▶ Stated exercise: Print all of the data exactly as written.

▶ Supplied data:
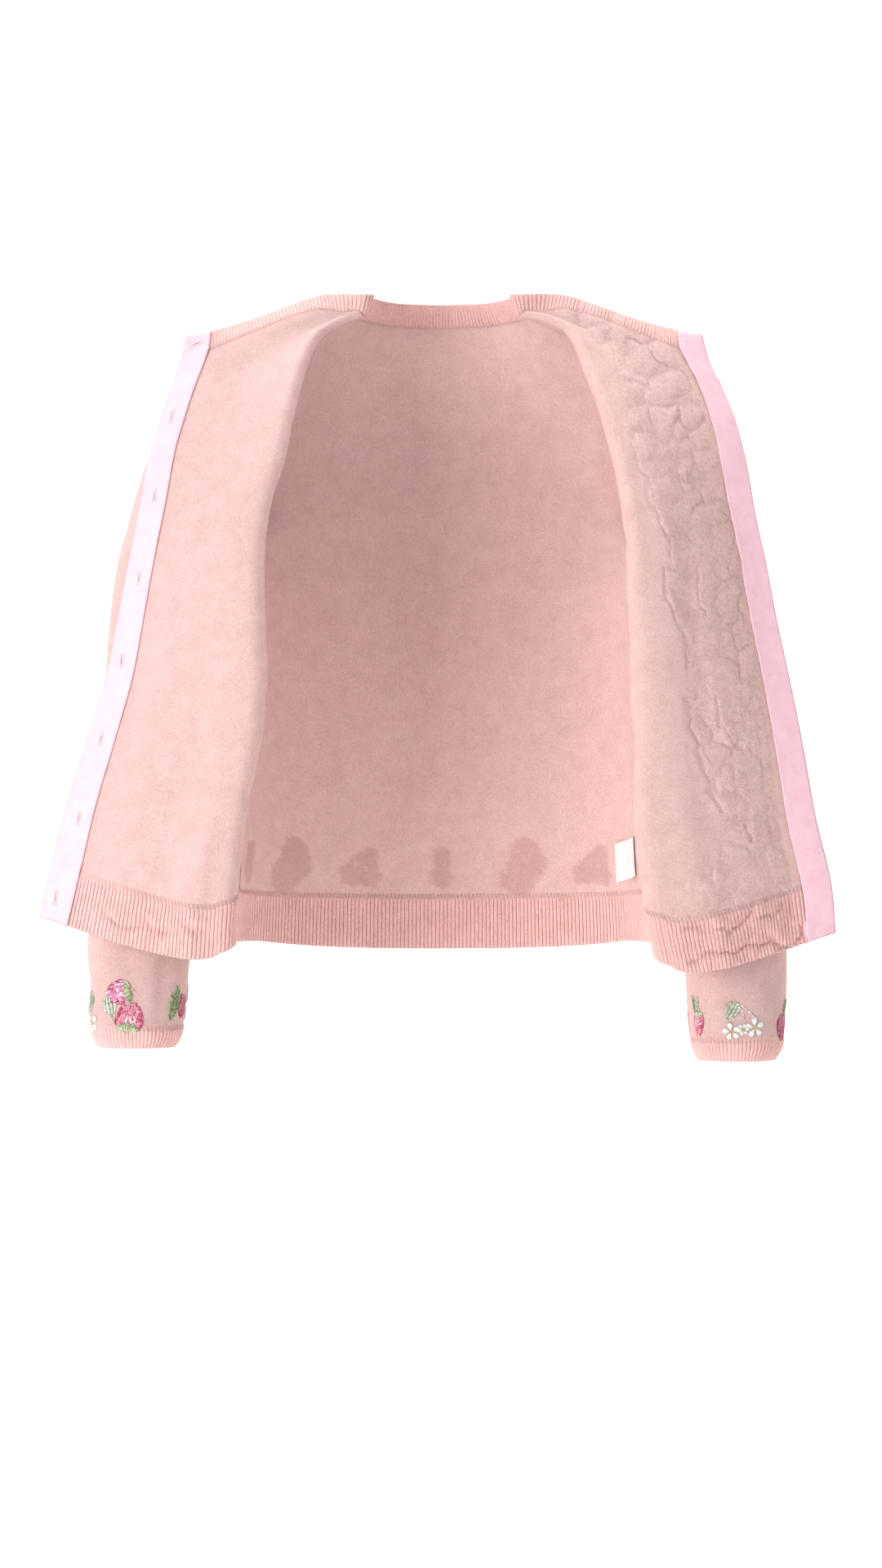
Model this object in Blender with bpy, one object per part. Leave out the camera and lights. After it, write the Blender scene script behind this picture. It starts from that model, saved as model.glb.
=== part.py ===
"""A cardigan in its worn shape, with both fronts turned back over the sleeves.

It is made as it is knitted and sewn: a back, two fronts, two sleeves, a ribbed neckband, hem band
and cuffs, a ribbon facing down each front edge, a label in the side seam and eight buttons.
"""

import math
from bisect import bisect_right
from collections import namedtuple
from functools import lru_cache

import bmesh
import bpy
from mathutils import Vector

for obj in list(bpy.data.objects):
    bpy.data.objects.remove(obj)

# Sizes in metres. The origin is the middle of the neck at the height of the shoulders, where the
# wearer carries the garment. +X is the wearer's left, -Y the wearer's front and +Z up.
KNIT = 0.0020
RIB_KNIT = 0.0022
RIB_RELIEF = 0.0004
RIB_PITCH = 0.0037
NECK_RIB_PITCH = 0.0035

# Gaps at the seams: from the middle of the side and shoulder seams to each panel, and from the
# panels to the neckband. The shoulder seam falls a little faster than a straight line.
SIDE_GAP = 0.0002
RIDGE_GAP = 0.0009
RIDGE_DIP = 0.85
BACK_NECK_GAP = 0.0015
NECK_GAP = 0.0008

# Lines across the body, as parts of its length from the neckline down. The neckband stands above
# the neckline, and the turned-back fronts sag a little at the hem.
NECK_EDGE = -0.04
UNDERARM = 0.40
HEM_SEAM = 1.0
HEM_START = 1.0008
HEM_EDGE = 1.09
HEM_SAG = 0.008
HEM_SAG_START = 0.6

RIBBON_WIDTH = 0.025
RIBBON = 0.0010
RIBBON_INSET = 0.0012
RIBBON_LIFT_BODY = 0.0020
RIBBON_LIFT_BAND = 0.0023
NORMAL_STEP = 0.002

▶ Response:
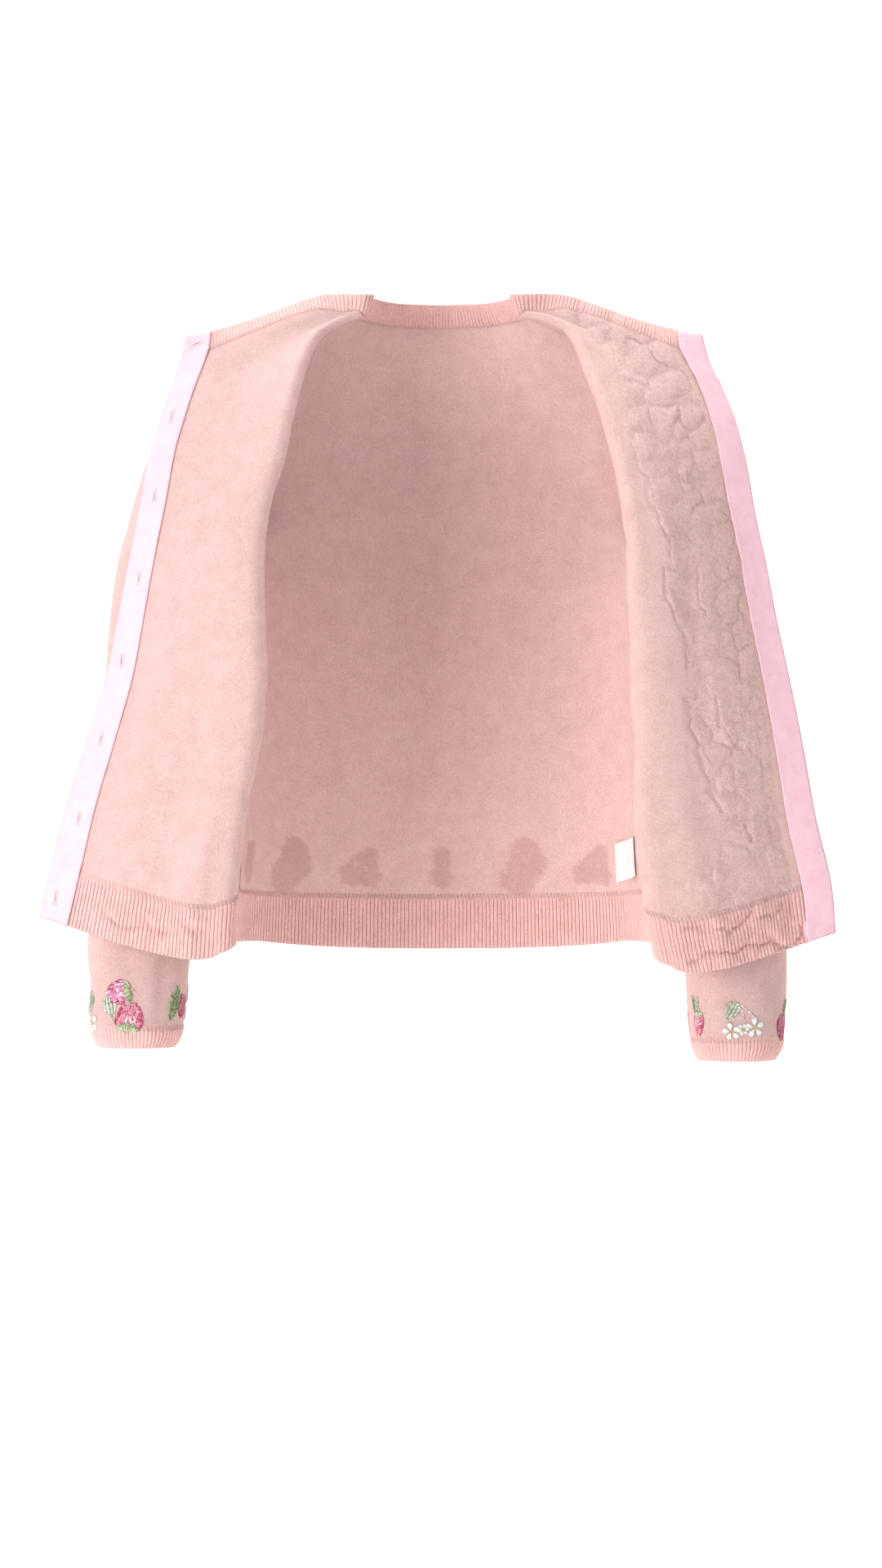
Model this object in Blender with bpy, one object per part. Leave out the camera and lights. After it, write the Blender scene script behind this picture. It starts from that model, saved as model.glb.
=== part.py ===
"""A cardigan in its worn shape, with both fronts turned back over the sleeves.

It is made as it is knitted and sewn: a back, two fronts, two sleeves, a ribbed neckband, hem band
and cuffs, a ribbon facing down each front edge, a label in the side seam and eight buttons.
"""

import math
from bisect import bisect_right
from collections import namedtuple
from functools import lru_cache

import bmesh
import bpy
from mathutils import Vector

for obj in list(bpy.data.objects):
    bpy.data.objects.remove(obj)

# Sizes in metres. The origin is the middle of the neck at the height of the shoulders, where the
# wearer carries the garment. +X is the wearer's left, -Y the wearer's front and +Z up.
KNIT = 0.0020
RIB_KNIT = 0.0022
RIB_RELIEF = 0.0004
RIB_PITCH = 0.0037
NECK_RIB_PITCH = 0.0035

# Gaps at the seams: from the middle of the side and shoulder seams to each panel, and from the
# panels to the neckband. The shoulder seam falls a little faster than a straight line.
SIDE_GAP = 0.0002
RIDGE_GAP = 0.0009
RIDGE_DIP = 0.85
BACK_NECK_GAP = 0.0015
NECK_GAP = 0.0008

# Lines across the body, as parts of its length from the neckline down. The neckband stands above
# the neckline, and the turned-back fronts sag a little at the hem.
NECK_EDGE = -0.04
UNDERARM = 0.40
HEM_SEAM = 1.0
HEM_START = 1.0008
HEM_EDGE = 1.09
HEM_SAG = 0.008
HEM_SAG_START = 0.6

RIBBON_WIDTH = 0.025
RIBBON = 0.0010
RIBBON_INSET = 0.0012
RIBBON_LIFT_BODY = 0.0020
RIBBON_LIFT_BAND = 0.0023
NORMAL_STEP = 0.002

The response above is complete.